Change management considerations for adoption and control
Even well-designed ERP architecture fails if consultants, project managers, finance teams, and executives do not adopt the new operating model. Change management should therefore focus on role-specific behavior changes, not generic training alone. Sales must understand why structured service products and approval workflows matter. Project managers must use standardized templates, budget controls, and timely status updates. Consultants must submit time and expenses accurately and on schedule. Finance must trust the integrated process enough to stop maintaining shadow reconciliations. Executive sponsorship is critical because many of the required changes involve discipline, not just technology. Governance forums, adoption metrics, super-user networks, and post-go-live process reviews should be built into the implementation plan.
- Define executive ownership for commercial, delivery, and finance process decisions before configuration begins.
- Measure adoption through timesheet compliance, billing cycle time, project setup accuracy, and approval turnaround.
- Train by role and scenario, using real project and finance workflows rather than generic module demonstrations.
- Establish a post-go-live governance board to prioritize enhancements, monitor controls, and manage release impact.
- Use continuous feedback from project managers, finance controllers, and operations leaders to refine workflows without undermining standards.
Continuous improvement strategy after go-live
ERP modernization should not end at deployment. Professional services firms need a continuous improvement strategy that reviews process performance, control effectiveness, reporting quality, and automation opportunities on a regular cadence. In practice, this means monitoring billing delays, utilization variance, project overruns, write-offs, approval bottlenecks, and support handoff quality. It also means revisiting whether current workflows still reflect the business model as new offerings or geographies are added. Odoo consulting support after go-live should focus on operational maturity, not just technical maintenance. Quarterly optimization reviews, governance audits, and roadmap planning help ensure the ERP platform continues to support enterprise growth rather than becoming another static system of record.

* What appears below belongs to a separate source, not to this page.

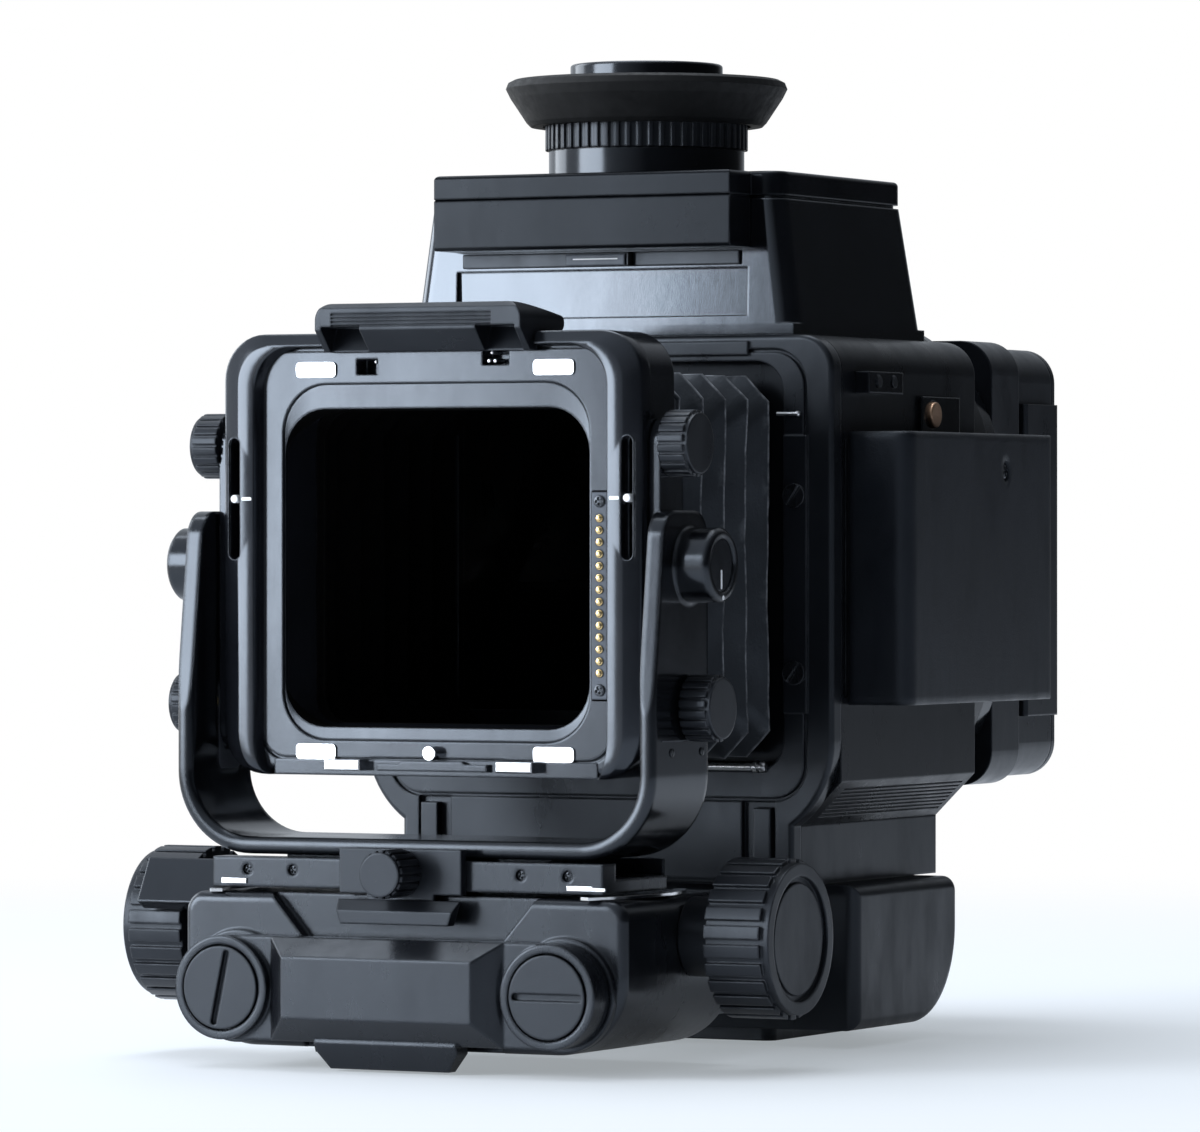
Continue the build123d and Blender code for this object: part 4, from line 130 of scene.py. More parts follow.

Executive decision guidance
For executives evaluating professional services ERP architecture, the key decision is whether the organization wants software replacement or operating model alignment. If the objective is enterprise-wide project and finance alignment, the ERP program must be designed around workflow standardization, governance, cloud deployment discipline, and measurable operational outcomes. Odoo ERP is a strong fit when leadership wants an integrated platform that can connect CRM, Sales, Project, Planning, Purchase, Accounting, Helpdesk, HR, Documents, Quality, Maintenance, Inventory, and Manufacturing where relevant. The right implementation partner will not start with module lists alone. They will start with delivery economics, control requirements, reporting needs, and scalability goals. For firms seeking ERP modernization, cloud ERP adoption, and business process automation without losing operational realism, that is the architecture conversation that matters most.